The shareholders of Waste Connections Inc. demonstrated that one female director on a corporate board is, in their eyes, no longer enough.

The company, a member of the S&P/TSX 60, faced a shareholder proposal this spring from the British Columbia Teachers’ Federation calling on it to release a formal, written diversity policy, as well as plans and timelines for increasing the number of female board members and executives.

It passed with support from 64 per cent of the shareholders. Law firm Davies Ward Phillips & Vineberg LLP says it’s the first time in Canadian history that a shareholder proposal on gender diversity has passed. It was the only shareholder proposal of any kind to pass among the 62 in Canada studied by Davies in 2019.

Waste Connections came to its shareholders in the spring with one woman among its seven directors. Proxy-advisory firm Institutional Shareholder Services recommended a Yes vote, contrary to Waste Connections’ wishes, saying it lagged Canadian companies in female representation and the company disclosed neither a formal gender policy nor a target to fix that.

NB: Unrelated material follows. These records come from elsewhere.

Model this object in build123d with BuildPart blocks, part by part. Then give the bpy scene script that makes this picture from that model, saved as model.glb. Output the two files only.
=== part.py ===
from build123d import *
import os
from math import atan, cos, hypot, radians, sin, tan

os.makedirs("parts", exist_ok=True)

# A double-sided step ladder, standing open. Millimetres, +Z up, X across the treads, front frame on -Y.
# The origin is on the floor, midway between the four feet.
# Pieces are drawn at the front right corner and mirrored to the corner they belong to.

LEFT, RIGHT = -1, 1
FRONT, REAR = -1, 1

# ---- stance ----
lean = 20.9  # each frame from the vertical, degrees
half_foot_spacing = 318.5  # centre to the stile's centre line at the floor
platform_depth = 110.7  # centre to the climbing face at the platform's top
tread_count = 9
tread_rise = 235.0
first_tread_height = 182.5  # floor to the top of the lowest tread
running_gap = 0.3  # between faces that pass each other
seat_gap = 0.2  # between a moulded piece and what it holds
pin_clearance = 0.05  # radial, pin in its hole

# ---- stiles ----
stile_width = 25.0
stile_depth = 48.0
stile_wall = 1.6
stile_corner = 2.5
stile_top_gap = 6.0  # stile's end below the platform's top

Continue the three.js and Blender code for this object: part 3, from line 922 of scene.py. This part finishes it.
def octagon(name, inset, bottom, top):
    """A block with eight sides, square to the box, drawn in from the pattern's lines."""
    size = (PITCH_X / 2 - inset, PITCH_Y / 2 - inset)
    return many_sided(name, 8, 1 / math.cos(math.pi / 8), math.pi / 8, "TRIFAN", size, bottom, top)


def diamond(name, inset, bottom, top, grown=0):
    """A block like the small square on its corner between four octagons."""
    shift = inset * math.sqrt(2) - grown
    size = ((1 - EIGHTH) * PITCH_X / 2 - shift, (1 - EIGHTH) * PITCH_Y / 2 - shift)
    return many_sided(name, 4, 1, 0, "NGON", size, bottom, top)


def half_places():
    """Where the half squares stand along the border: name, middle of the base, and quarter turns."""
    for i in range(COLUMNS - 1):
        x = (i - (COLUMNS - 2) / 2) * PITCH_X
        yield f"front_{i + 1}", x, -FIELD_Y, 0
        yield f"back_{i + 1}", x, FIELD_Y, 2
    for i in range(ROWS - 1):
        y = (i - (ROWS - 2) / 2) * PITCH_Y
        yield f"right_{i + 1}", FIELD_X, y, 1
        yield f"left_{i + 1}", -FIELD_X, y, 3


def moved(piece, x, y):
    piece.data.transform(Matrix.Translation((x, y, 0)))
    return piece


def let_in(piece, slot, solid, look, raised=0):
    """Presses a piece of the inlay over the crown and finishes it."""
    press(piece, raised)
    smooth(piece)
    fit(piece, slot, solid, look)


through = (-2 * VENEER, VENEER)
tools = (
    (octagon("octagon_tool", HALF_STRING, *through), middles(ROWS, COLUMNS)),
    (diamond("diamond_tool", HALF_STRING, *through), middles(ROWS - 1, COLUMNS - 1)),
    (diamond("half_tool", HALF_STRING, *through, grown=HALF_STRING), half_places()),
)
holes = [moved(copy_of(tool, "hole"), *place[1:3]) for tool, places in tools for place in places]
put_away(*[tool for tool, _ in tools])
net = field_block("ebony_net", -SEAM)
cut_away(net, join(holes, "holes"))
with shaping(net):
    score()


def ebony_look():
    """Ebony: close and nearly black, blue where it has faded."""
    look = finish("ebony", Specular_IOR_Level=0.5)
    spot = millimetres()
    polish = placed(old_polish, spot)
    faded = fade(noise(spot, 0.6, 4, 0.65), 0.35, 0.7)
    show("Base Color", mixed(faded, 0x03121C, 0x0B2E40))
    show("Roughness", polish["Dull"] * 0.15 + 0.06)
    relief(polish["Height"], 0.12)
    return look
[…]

In an interview, chief financial officer Mary Anne Whitney said Waste Connections was looking for an additional board member at the time of the annual meeting and later added a woman, making two of its eight members female. “We had identified that diversity, specifically gender diversity, was one of the factors that should be considered. That was a priority for us.”

Ms. Whitney declined to comment on the status of a formal diversity policy for the company.

While the company’s administrative offices are based in Houston, the company is considered Canadian by S&P Dow Jones Indices, because its corporate home is in Ontario.